We’re proud to say that all our waste also goes to stock feed rather than to landfill.
What makes Capital Brewing Co. different, and what would you say is your biggest challenge?
Our brewing process sets us apart; we only use preservative- and additive-free ingredients.
We have our key four ingredients (water, malt, hops and yeast), and only use natural components such as orange peel and coriander seeds to flavour our beers.
In terms of challenges – firstly, making enough beer to keep up with consumer demand. Next, hiring staff.

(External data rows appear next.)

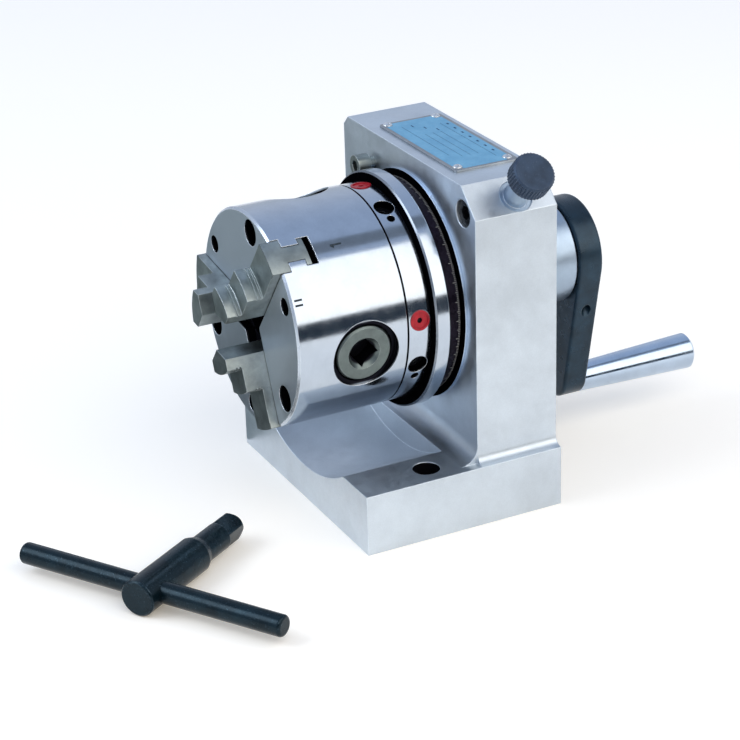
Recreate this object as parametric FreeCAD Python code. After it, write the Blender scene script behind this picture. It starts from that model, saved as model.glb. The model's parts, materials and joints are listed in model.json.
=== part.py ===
import FreeCAD, Part
import math
import os

from FreeCAD import Vector

# Horizontal-axis indexing fixture: an L-shaped housing carries a spindle with a three-jaw
# scroll chuck in front, a graduated dial against the wall and a crank behind, and the
# chuck's T-handled key lies beside it.  Millimetres.  The spindle axis is parallel to Y,
# the chuck faces -Y, +Z is up, and z = 0 is the underside of the base.  Stations along Y
# are counted from the base's front face; save() then moves every piece so that the
# origin is the centre of the underside.

# Housing
BASE_WIDTH = 104.0
BASE_DEPTH = 79.0
BASE_HEIGHT = 23.0
TOTAL_HEIGHT = 125.5
AXIS_HEIGHT = 76.0
WALL_FRONT = 46.5
WALL_BACK = BASE_DEPTH
WALL_LEFT = -BASE_WIDTH / 2
WALL_RIGHT = 48.2
RIGHT_CHAMFER = 10.0
LEFT_CHAMFER = 3.5
FOOT_FILLET = 6.5
SIDE_COVE = BASE_WIDTH / 2 - WALL_RIGHT
RELIEF_RADIUS = 62.5
RELIEF_END = WALL_FRONT - FOOT_FILLET
BASE_HOLE_X = 42.4
BASE_HOLE_Y = 28.7
BASE_HOLE_RADIUS = 5.0
EDGE_BREAK = 0.6

# Stations along the spindle axis, front to back
CHUCK_FRONT = -18.2
SLOT_HEAD_FLOOR = -14.4
SLOT_TEE_FRONT = -8.2
SCROLL_CEILING = -6.0
SLOT_TEE_BACK = -3.7
PINION_Y = 7.8
PLATE_SPIGOT_FRONT = 21.5
PLATE_FRONT = 24.3
PLATE_BACK = 33.4
FLANGE_BACK = 39.2
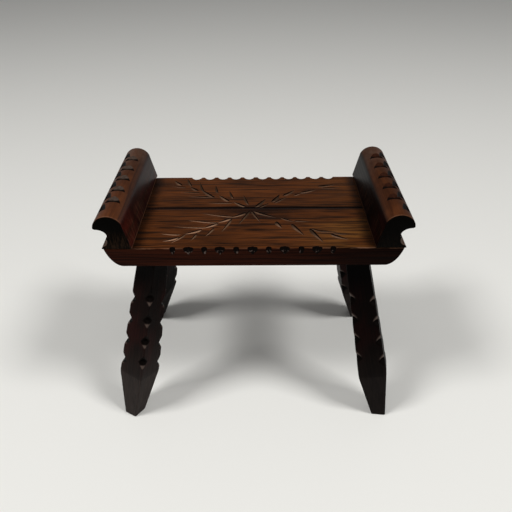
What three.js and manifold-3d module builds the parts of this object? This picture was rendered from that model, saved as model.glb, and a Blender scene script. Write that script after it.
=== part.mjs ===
// A low carved stool of dark-stained pine: two planks side by side, a scrolled rail across each end
// and four splayed square legs with notched corners.
// Lengths are in millimetres and angles in degrees. The origin is on the floor under the middle of
// the seat, +X runs to the right end, -Y to the front and +Z up.
import * as THREE from 'three';
import { mergeVertices } from 'three/addons/utils/BufferGeometryUtils.js';
import Module from 'manifold-3d';

const wasm = await Module();
wasm.setup();

// Seat planks
const seatHeight = 422;
const seatLength = 551;
const plankThickness = 39.5;
const frontPlankWidth = 149;
const rearPlankWidth = 141.5;
const plankGap = 1.8;
const plankEndRound = 33;
const plankEndRise = 40;

// Rails: the scroll is part of an ellipse, set out from the rail's inner foot and the seat top
const railLength = 304;
const railFootWidth = 56.5;
const railFootOverhang = 3;
const railRebateDepth = 1.5;
const scrollReach = 38.5;
const scrollRise = 42;
const scrollHalfWidth = 27.5;
const scrollHeight = 25.5;
const scrollStartAngle = 158;
const lipRound = 3.5;
const lipEdge = 2;
const coveDepth = 20;
const coveFootHeight = 26.5;

// Legs: square in section, set out from the edges of the planks
const legEndInset = 81.5;
const frontRightEndInset = 78;
const frontLegInset = 44;
const rearLegInset = 37.5;
const legSplayOut = 11.2;
const legSplayFore = 9;
const legTopSide = 42.5;
const legShoulderSide = 59.5;
const legFootSide = 30.5;
const legTaperLength = 116.5;
const frontRightTurn = 36;
const frontLeftTurn = 13;
const rearRightTurn = 51;
const rearLeftTurn = 107;

// Notches up the corners of the legs. Each corner's row starts higher by its share of the pitch.
const legNotchCount = 4;
const legNotchPitch = 49.7;
const frontRightNotchPitch = 46;
const evenRiseShares = [0, 0, 0, 0];
const frontLeftRiseShares = [0, 0.5, 0.14, 0.45];
const frontRightRiseShares = [0.2, 0.5, 0.6, 0.37];
const legNotchStart = 22;
const legNotchDepth = 9.5;
const legNotchHalf = 14;
const legNotchRadius = 16;

// Gouge cuts along the scroll, in two staggered rows
const scrollCutPitch = 46;
const scrollCutDepth = 5;
const scrollCutStopRun = 1.5;
const crestCutAngle = 90;
const crestCutMargin = 46;
const crestCutShift = 1;
const crestCutWidth = 24;
const crestCutRun = 17;
const crestCutRadius = 34;
const lipCutAngle = 37;
const lipCutMargin = 36;
const lipCutShift = -3;
const lipCutWidth = 17;
const lipCutRun = 24;
const lipCutRadius = 11;

// Chip on the corners at both ends of each rail's outer face
const railChipSide = 6;
const railChipRadius = 15;

// Scoops along the seat's edges: narrow and wide by turns at the front, all alike at the rear
const edgeCutPitch = 29.5;
const edgeCutMargin = 68;
const frontCutWideRadius = 9.2;
const frontCutNarrowRadius = 5.4;
const frontCutBack = 5.5;
const rearCutRadius = 12.5;
const rearCutBack = 11.5;
const edgeCutDrop = 13;
const frontCutShift = -2;
const rearCutShift = 17;

// Leg tenons, glued into blind mortises and spread by a wedge
const tenonDiameter = 28;
const mortiseCover = 9;
const kerfLength = 17;
const kerfWidth = 3.2;
const wedgeTipWidth = 1.2;

// Dowels between the planks
const dowelCount = 4;
const dowelPitch = 112;
const dowelDiameter = 10;
const dowelLength = 56;
const dowelChamfer = 1.5;

// Wood screws from below, through the planks into the rails
const screwFootInset = 21;
const screwEdgeInset = 27;
const screwDiameter = 5;
const screwRootDiameter = 3.8;
const screwHeadDiameter = 9.6;
const screwHeadHeight = 3;
const screwBite = 23;
const screwThreadLength = 26;
const screwPointLength = 5;
const screwSlotWidth = 1.3;
const screwSlotDepth = 1.4;
const counterboreDiameter = 11;
const counterboreDepth = 8;

// Clearances, and how far a cutter runs past what it cuts
const jointGap = 0.3;
const fitClearance = 0.15;
const overrun = 12;
const cutterReach = 90;

// Facets on round shapes
const gougeFacets = 28;
const scrollFacets = 16;
const coveFacets = 7;
const endFacets = 7;
const roundFacets = 16;

const X = new THREE.Vector3(1, 0, 0);
const Y = new THREE.Vector3(0, 1, 0);
const Z = new THREE.Vector3(0, 0, 1);

// Places that follow from the sizes
const halfLength = seatLength / 2;
const railInnerX = halfLength + railFootOverhang - railFootWidth;
const seatFront = -railLength / 2;
const frontPlankBack = seatFront + frontPlankWidth;
const rearPlankFront = frontPlankBack + plankGap;
const seatBack = rearPlankFront + rearPlankWidth;
const undersideHeight = seatHeight - plankThickness;
const legX = halfLength - legEndInset;
const frontRightLegX = halfLength - frontRightEndInset;
const frontLegY = seatFront + frontLegInset;
const rearLegY = seatBack - rearLegInset;
const gapY = frontPlankBack + plankGap / 2;

const pine = new THREE.MeshStandardMaterial({ color: 0x6b3a1c, roughness: 0.42, metalness: 0 });
const railPine = new THREE.MeshStandardMaterial({ color: 0x4f2416, roughness: 0.38, metalness: 0 });
const legPine = new THREE.MeshStandardMaterial({ color: 0x241311, roughness: 0.45, metalness: 0 });
const beech = new THREE.MeshStandardMaterial({ color: 0xb58a5c, roughness: 0.7, metalness: 0 });
const steel = new THREE.MeshStandardMaterial({ color: 0x8c8780, roughness: 0.4, metalness: 1 });

function radians(angle) {
  return THREE.MathUtils.degToRad(angle);
}

// A closed geometry as a solid; triangles that shrink to a line at a lathe's pole are dropped.
function solidOf(geometry) {
  const bare = geometry.clone();
  bare.deleteAttribute('normal');
  bare.deleteAttribute('uv');
  const merged = mergeVertices(bare);
  const corners = merged.index.array;
  const kept = [];
  for (let i = 0; i < corners.length; i += 3) {
    const [a, b, c] = corners.slice(i, i + 3);
    if (a !== b && b !== c && c !== a) kept.push(a, b, c);
  }
  return new wasm.Manifold(new wasm.Mesh({
    numProp: 3,
    vertProperties: new Float32Array(merged.attributes.position.array),
    triVerts: new Uint32Array(kept),
  }));
}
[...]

Like any other business, we’ve had issues before finding the right people and have had to shift things around a bit to make sure we didn’t make the same mistakes again. Having said that, we have a really good crew and do a fair bit of promoting from within, we like to grow our staff internally and it’s helped that we’ve attracted some really high-quality candidates along the way.
What would you say have been your keys to success?
At the basic level, our keys to success start with the quality of our product, followed by effective branding, marketing and sales.
We’re focussed in Sydney, Melbourne, Brisbane and Canberra. We found it more challenging launching in other states because we didn’t have local following there, but our social media strategy and having people on the ground in each state has helped bridge that gap.
Hiring key people that are aligned to our brand has been a huge factor in our success – we’ve found that if we nurture the team from the ground up, the business grows organically from there.
What’s in store for Capital Brewing Co. in the near future?
We are one of the larger privately-owned production breweries, probably in the top 15 per cent of small breweries in Australia and like to remain that way. We’ll keep gradually growing and adding to our tanks as volume dictates.
Hopefully this year will be as good as the last for the growth we’ve got planned!